In sum, non-state groups that have both the means and the capacity to compete with nation states are in the ascent. However, the result of this competition will not parallel the previous century’s experience where such groups seek to replace the state politically. In case after case, from Lebanon to India to Iraq to Pakistan to Colombia, these non state groups have turned away from state replacement –why would they want that headache? Instead, those that continue to prosper have opted to hollow out the nation state by making it unable to exert control over its economy and territory while still maintaining the outward appearance of a government to the international community. In contrast, if a group violates this principle, as Hamas did recently, it pays for the mistake dearly as it becomes a target of the international community.

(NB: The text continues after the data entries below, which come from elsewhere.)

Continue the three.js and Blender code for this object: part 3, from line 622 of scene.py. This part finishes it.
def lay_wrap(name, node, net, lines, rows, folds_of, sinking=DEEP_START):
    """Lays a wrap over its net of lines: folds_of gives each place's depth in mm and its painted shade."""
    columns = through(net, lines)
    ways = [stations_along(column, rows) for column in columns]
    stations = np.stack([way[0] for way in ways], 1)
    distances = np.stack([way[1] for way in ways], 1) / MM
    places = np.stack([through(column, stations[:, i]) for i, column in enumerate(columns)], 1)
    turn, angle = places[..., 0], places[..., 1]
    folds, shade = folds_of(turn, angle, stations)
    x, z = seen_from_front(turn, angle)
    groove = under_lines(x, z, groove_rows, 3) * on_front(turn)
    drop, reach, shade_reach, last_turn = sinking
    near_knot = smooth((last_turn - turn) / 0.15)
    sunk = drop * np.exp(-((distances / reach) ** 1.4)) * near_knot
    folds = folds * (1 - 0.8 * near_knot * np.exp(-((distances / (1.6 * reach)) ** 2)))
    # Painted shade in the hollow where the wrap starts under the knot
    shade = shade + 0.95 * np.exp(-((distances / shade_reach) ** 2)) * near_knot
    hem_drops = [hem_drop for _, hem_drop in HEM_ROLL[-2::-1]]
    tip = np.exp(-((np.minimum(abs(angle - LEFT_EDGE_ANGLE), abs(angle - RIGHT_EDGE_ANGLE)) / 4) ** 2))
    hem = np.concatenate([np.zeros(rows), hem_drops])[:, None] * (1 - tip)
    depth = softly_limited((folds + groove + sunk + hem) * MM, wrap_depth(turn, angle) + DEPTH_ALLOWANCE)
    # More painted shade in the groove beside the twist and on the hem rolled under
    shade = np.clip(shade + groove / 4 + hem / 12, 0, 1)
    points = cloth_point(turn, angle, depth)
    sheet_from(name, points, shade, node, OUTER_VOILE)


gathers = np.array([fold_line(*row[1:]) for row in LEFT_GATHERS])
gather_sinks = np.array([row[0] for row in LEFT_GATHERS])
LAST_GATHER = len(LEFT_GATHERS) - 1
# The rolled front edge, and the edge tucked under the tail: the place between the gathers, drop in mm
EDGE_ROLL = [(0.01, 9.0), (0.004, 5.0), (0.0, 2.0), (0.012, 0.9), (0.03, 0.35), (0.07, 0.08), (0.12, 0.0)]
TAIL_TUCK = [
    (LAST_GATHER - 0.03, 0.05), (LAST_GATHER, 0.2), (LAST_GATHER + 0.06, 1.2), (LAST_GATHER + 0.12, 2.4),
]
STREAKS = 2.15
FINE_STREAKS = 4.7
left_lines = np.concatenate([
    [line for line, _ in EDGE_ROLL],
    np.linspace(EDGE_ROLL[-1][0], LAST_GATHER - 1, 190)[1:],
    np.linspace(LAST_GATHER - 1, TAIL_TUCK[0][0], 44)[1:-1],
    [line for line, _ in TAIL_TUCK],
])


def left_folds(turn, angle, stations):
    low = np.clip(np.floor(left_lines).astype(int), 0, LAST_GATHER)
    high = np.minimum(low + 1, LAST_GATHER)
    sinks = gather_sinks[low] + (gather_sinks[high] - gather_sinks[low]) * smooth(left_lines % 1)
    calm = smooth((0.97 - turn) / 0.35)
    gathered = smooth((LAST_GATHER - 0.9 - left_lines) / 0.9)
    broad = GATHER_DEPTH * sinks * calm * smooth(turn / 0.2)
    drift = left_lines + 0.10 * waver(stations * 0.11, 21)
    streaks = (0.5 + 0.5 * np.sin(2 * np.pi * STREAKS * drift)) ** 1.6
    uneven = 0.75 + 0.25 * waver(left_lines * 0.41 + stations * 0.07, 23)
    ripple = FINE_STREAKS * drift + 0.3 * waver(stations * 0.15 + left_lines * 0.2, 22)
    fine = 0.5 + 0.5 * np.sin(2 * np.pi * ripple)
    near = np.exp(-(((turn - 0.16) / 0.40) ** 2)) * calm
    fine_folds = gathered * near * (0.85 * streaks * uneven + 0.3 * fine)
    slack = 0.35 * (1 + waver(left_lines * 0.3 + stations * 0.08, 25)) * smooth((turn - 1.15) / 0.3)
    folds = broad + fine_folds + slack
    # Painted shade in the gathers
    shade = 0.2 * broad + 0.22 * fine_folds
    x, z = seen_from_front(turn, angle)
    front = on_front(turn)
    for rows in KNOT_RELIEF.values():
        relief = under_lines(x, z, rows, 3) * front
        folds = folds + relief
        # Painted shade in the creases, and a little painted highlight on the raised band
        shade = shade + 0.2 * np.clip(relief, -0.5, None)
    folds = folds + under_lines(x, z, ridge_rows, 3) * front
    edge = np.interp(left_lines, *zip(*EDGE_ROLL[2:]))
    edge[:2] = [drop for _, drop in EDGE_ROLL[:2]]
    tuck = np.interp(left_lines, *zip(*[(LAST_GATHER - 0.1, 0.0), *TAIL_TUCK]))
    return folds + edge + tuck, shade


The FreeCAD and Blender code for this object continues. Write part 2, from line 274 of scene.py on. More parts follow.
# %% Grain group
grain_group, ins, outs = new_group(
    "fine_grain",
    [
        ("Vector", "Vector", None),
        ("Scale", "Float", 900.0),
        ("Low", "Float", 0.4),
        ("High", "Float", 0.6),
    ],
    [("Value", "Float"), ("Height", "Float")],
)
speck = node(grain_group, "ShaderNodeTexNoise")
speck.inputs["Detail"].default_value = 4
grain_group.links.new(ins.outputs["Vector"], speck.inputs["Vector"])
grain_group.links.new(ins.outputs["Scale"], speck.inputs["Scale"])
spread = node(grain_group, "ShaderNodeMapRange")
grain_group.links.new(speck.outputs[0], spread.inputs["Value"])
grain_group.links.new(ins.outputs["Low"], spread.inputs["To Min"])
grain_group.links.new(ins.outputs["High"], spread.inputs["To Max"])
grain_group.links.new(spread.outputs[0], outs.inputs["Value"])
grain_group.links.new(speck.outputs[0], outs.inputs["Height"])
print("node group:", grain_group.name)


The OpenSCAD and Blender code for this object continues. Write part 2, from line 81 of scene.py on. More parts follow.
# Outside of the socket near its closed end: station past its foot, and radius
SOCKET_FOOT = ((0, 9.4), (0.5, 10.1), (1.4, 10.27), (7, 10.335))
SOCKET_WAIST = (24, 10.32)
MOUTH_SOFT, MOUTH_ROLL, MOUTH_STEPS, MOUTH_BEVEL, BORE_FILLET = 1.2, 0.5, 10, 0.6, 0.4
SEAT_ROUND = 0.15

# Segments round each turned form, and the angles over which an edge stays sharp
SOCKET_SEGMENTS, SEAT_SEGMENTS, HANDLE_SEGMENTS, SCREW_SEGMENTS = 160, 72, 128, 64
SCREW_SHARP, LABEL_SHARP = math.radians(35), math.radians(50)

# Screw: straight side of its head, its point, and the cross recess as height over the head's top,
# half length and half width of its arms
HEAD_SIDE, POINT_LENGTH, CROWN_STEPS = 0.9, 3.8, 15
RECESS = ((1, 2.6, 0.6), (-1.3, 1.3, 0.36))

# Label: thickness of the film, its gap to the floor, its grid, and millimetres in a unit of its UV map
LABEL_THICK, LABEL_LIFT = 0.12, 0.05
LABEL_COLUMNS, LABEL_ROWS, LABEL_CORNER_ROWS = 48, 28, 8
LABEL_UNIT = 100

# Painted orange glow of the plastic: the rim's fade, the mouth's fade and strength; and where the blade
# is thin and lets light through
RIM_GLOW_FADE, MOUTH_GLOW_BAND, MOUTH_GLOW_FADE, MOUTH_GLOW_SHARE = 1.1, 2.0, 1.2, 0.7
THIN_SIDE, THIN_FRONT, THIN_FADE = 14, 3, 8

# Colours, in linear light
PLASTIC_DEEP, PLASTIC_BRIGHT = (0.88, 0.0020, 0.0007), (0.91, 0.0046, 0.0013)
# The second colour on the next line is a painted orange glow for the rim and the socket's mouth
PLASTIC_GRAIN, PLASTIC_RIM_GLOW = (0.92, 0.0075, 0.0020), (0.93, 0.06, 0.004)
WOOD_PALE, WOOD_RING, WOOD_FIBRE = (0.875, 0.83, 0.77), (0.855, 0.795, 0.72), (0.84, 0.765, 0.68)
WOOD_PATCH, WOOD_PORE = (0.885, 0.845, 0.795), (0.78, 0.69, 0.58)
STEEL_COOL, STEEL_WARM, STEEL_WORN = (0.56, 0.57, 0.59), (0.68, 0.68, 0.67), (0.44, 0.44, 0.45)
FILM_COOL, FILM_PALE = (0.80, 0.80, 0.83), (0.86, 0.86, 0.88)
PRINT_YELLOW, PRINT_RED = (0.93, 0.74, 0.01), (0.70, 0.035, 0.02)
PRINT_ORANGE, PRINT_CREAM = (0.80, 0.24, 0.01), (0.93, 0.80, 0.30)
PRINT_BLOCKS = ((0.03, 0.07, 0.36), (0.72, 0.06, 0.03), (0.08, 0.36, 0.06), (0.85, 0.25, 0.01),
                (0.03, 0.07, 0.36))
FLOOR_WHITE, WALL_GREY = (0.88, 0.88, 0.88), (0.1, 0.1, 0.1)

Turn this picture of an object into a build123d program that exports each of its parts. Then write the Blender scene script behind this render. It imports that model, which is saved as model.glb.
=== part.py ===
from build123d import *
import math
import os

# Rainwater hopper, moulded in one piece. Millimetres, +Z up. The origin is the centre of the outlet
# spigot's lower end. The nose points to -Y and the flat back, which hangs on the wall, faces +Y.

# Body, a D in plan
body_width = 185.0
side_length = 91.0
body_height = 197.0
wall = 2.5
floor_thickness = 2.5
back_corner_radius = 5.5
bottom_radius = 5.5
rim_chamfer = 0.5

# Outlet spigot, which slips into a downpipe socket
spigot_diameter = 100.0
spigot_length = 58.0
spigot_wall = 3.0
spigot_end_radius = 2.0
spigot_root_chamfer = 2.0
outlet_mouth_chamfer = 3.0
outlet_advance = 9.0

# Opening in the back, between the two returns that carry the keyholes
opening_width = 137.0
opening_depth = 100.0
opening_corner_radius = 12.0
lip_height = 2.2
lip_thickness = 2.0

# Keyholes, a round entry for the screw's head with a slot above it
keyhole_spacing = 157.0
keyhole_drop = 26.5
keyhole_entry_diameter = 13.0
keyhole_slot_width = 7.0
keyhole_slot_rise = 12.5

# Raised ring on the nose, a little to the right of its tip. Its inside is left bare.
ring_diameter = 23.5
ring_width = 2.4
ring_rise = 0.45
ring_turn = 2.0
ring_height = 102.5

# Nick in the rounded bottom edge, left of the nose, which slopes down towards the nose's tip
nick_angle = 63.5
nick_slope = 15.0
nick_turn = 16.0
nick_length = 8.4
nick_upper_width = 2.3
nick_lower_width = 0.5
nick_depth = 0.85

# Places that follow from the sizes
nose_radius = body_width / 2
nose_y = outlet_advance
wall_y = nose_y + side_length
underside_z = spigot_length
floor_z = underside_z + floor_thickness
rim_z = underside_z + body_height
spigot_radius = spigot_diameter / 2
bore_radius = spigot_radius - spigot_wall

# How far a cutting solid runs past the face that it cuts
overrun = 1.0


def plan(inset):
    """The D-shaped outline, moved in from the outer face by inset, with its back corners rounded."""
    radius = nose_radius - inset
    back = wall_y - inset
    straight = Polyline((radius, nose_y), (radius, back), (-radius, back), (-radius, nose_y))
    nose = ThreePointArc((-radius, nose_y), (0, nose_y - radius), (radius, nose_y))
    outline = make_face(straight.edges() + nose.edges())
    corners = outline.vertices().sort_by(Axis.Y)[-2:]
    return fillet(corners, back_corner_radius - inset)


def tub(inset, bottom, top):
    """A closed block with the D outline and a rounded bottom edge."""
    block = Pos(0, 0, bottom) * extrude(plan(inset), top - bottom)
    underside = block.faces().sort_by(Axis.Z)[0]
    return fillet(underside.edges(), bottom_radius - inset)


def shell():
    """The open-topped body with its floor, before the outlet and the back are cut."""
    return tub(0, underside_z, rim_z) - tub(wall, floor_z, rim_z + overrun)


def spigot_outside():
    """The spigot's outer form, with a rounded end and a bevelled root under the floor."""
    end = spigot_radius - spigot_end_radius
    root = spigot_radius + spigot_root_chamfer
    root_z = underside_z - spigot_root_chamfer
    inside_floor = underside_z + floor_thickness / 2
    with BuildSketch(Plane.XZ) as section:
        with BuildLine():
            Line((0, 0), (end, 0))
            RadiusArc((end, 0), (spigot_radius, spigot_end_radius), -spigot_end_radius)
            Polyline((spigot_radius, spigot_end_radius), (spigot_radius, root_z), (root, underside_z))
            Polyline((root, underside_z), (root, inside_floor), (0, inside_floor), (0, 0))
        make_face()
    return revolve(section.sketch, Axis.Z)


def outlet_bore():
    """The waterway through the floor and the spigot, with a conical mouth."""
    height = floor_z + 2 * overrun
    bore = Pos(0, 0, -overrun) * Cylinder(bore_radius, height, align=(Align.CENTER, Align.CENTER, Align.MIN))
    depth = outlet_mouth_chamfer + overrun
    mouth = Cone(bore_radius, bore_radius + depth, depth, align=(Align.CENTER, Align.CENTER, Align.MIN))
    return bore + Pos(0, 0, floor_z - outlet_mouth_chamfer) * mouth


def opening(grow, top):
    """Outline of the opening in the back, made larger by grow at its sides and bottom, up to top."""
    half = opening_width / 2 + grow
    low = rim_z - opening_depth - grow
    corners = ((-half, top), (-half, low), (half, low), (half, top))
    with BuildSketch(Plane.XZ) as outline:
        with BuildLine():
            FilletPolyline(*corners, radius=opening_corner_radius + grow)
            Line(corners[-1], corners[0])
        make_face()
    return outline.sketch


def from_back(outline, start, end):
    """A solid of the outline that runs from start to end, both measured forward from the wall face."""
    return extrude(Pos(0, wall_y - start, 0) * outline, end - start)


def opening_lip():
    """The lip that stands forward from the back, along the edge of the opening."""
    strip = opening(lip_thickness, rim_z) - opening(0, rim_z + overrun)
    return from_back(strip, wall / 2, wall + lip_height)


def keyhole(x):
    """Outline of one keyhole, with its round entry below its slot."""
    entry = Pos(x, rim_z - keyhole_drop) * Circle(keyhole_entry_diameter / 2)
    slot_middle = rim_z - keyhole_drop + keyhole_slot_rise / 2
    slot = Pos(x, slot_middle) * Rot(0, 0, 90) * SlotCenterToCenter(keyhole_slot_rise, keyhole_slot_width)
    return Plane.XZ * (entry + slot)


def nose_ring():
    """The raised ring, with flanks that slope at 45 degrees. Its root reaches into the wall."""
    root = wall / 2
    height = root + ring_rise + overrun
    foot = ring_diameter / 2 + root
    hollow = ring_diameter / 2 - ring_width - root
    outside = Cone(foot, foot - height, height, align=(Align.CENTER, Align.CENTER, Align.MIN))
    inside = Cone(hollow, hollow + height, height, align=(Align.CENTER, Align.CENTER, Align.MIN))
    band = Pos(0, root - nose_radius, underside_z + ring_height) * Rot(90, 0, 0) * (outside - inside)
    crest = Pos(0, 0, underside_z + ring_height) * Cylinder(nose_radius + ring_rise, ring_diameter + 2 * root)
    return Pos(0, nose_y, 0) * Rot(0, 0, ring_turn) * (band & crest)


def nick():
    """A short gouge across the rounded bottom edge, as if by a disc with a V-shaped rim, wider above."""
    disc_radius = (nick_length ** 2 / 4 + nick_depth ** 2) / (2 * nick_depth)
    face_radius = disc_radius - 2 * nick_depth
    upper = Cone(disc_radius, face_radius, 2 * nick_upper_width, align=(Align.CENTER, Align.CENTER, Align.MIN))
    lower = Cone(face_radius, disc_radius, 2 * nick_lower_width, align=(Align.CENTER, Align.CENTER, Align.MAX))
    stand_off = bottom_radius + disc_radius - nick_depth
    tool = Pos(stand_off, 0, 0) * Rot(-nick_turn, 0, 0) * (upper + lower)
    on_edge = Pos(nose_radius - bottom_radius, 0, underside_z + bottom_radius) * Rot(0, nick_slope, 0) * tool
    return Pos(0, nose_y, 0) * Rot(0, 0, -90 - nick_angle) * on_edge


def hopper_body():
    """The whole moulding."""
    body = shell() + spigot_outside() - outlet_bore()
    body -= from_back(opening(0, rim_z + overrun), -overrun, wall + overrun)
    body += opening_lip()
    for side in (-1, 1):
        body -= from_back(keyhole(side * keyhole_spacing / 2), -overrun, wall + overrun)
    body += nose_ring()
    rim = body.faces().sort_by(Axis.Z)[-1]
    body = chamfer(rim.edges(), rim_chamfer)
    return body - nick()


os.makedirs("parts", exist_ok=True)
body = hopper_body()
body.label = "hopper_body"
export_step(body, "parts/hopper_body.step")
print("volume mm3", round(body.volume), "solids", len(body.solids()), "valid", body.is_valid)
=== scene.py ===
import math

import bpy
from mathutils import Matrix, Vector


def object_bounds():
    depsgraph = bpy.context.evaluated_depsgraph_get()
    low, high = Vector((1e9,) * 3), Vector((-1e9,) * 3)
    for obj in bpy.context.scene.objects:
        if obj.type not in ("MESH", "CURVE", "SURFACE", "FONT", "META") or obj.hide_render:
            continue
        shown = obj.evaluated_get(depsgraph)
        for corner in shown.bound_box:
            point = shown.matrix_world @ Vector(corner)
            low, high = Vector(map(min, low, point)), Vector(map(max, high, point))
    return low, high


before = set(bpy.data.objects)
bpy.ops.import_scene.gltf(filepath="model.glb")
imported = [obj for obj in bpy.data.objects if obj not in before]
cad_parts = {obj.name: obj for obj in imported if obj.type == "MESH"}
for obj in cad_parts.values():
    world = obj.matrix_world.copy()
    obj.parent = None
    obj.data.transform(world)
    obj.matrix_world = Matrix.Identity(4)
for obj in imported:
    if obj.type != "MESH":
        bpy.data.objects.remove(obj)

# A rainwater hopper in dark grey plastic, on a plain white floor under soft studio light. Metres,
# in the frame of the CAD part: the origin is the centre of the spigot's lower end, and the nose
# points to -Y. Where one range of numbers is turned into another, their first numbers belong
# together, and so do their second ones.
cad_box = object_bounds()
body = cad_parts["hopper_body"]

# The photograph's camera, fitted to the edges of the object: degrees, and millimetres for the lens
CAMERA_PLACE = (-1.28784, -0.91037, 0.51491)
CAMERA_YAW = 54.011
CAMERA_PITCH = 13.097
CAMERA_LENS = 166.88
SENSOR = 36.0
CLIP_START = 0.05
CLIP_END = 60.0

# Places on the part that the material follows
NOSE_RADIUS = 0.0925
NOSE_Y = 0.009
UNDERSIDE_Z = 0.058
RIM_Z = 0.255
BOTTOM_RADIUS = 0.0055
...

As we progress further into this century, we can expect to see state after state become hollow -- beset by transnational non-state groups that entice it with corruption and coerce or punish it with disruption. This will only worsen as technology continues to progress into biotech and nanotech since both are easily tractable to innovation within tinkering networks. Over time, if financial crisis and state weakness creates gaps within the states of the developed world, we will see the same dynamic described above where we live. Already, there are groups ready to fill such gaps, from the transnational MS-13 gang of the southwestern US to the resurgent mafia organizations of Italy to the vast Eastern European criminal syndicates. Fed by globalization’s economic bounty, these groups can and will expand to quickly take advantage of any momentary weakness. If left with a bountiful field of economically and financially disposed to draw from, they will entrench to form a cycle of decay and dislocation that has the capacity to hollow out a state in several short years.